The Tavern Take: Week of April 13, 2026

April 13, 2026 | 2 min read

The Playbook

We published the third installment of our series on how Tavern actually works — and this one is the practical payoff of everything that came before it. Once you know that attention and persuasion operate independently, the production question changes entirely. The visual track holds attention. The audio moves votes. You're solving two problems at once instead of hoping one ad solves both. And working upstream — testing while you produce, with voters shaping the creative in real time — means your ads are built on answers, not assumptions. The result: a client's four hours of town hall footage turned into ranked digital ads in 48 hours. That's not a faster version of the old model. It's a different model. → Read more


THE PATTERN THIS WEEK: This week's data keeps returning to a single structural observation: the procedural argument now lands as hard as the policy argument. One person deciding to rewrite the 14th Amendment nets −26. Civilian harm framing — naming the specific targets Trump threatened, connecting them to documented deaths — reaches voters that abstract accountability arguments don't. And the ad-making process most campaigns are still running guarantees stale creative before voters ever see it. Across foreign policy, constitutional law, and campaign infrastructure, the gap between how a decision gets made and what the decision actually is has become as politically consequential as the outcome itself..

Civilian harm just became the strongest Iran frame in Tavern's dataset. The top-performing message scored 72.0%, leading with Trump's own threats to target power plants and bridges and connecting them directly to documented casualties and spiking gas prices. The weakest Republican message scored 30.9% — a 41-point gap between the best argument and the worst one in the same dataset. The concessive opener carries a −3.3 point penalty. Lead with the harm. Name the targets. Make it concrete. → Read more

Voters don't just oppose stripping birthright citizenship. They oppose one person deciding it.
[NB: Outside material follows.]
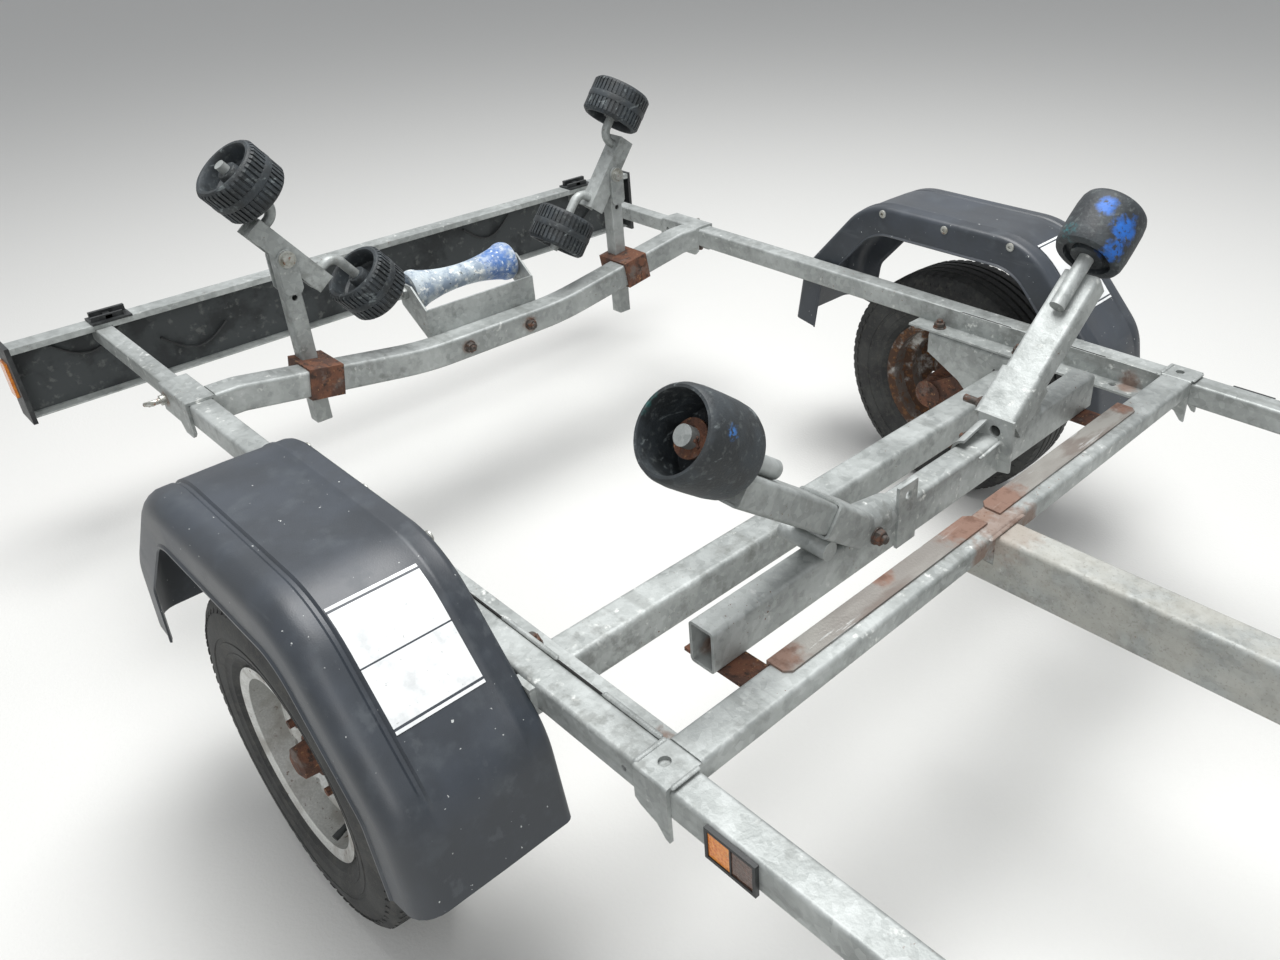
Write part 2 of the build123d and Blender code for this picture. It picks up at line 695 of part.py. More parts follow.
handle = rod((screw_x, leg_outer - rail_wall + 0.05, rail_z), (screw_x, leg_outer + 34, rail_z), screw_radius)
handle += rod((screw_x, leg_outer + plate, rail_z), (screw_x, leg_outer + plate + 9, rail_z), 9)
handle += rod((screw_x - 26, leg_outer + 32, rail_z - 10), (screw_x + 26, leg_outer + 32, rail_z + 10), 4)
save("clamp_screws", both(handle))

stud_x = rear_x + 8
stud = rod((stud_x, rail_y, rail_bottom), (stud_x, rail_y, rail_bottom - 16), bolt_radius)
stud += hexagon((stud_x, rail_y, rail_bottom - 2.5), (stud_x, rail_y, rail_bottom - 14), nut_across)
stud += rod((stud_x, rail_y, rail_bottom), (stud_x, rail_y, rail_bottom - 2.5), 12)
rear_studs = both(stud)

# Posts in folded clamps on the rear cross-member
posts = []
clamps = []
slope = rear_drop / (bend_y - rear_flat)
clamp_z = low_z + (post_y - rear_flat) * slope
half_post = post_size / 2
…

The policy question (net −25, 53% oppose the executive order) and the process question (net −26, 55% oppose a president redefining constitutional citizenship by executive action alone) are within one point of each other. That's the finding: the constitutional mechanism argument is pulling its own weight, independently of where voters stand on immigration. This argument reaches people the policy framing doesn't — and in a sample that recalled a Trump +1.5 vote in 2024. → Read more

Half the country supports removal. The $1.5T defense budget is underwater and almost nobody's heard of it. And the press-jailing story has a 36-point opposition gap with 17% awareness. Three findings this week with the same signature: voters who've encountered these stories have already made up their minds sharply — and most voters haven't encountered them yet. The defense budget framing fight hasn't happened. The press freedom framing fight hasn't happened. Watch both. → Read more

What This Means in 30 Seconds

For campaigns: Lead with civilian harm on Iran — documented, specific, tied to Trump's own named targets. Don't hedge. The concessive opener costs you 3.3 points before your argument even starts. On birthright citizenship: the constitutional mechanism argument reaches voters the immigration debate doesn't. Both frames are producing near-identical margins. Run both.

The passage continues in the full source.